You can find the code for trees built from structs at https://github.com/grinnell-cs/csc151/blob/main/binary-trees-from-structs.rkt and https://github.com/grinnell-cs/csc151/blob/main/includes/binary-trees-common.inc.
You can load them into your environment by making sure you have the latest version of the csc151 package and then using.
(require csc151/binary-trees-from-structs)
Consider the display-binary-tree procedure from the first reading on trees.
What changes do we have to make to that procedure to make it work with the struct-based trees?
;;; (display-binary-tree t) -> void?
;;; t : tree?
;;; Prints tree t to the console in a well-formatted manner.

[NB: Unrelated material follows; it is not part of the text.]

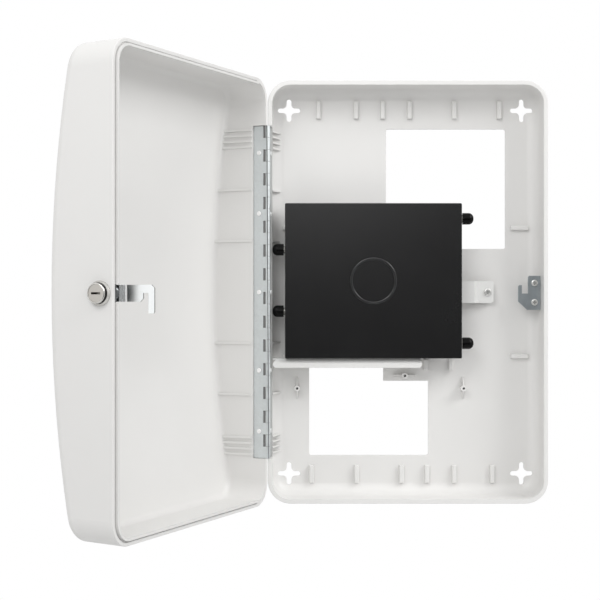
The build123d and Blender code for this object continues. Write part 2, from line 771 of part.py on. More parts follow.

(define display-binary-tree
(lambda (t)
(let* (; The different levels of bullets
[bullets (vector "* " "+ " "- " ". ")]
; The index of the last bullet
[last-bullet (- (vector-length bullets) 1)]
; Choose the appropriate bullet for a level.
[bullet
(lambda (level)
(vector-ref bullets (min level last-bullet)))])
(letrec (; Display a binary tree at the appropriate indentation
[helper
(lambda (t indent)
(when (not (empty-tree? t))
(display (make-string (* indent 2) #\space))
(display (bullet indent))
(display (bt/t t))
(newline)
(helper (bt/l t) (+ indent 1))
(helper (bt/r t) (+ indent 1))))])
(helper t 0)))))
We’ve claimed that once we’ve ensured that both left and right are binary trees, then it’s safe to build a new tree from them.
In writing the guard for the binary-tree-node struct, we assumed that the binary-tree? predicate checked each of them fully, looking not just at whether there was a value was a binary-tree-node structure, but also whether its substructures were binary trees.
Then we made a change to the binary-tree? predicate so that it no longer checks its substructures.
Explain, in your own words, why this change is safe. That is, why can we still be sure that the only structures we build with binary-tree-node? are valid binary trees.
Both the list-based tree implementation or the struct-based tree implementation provide the same set of functions. Suggest a way to determine which you are using.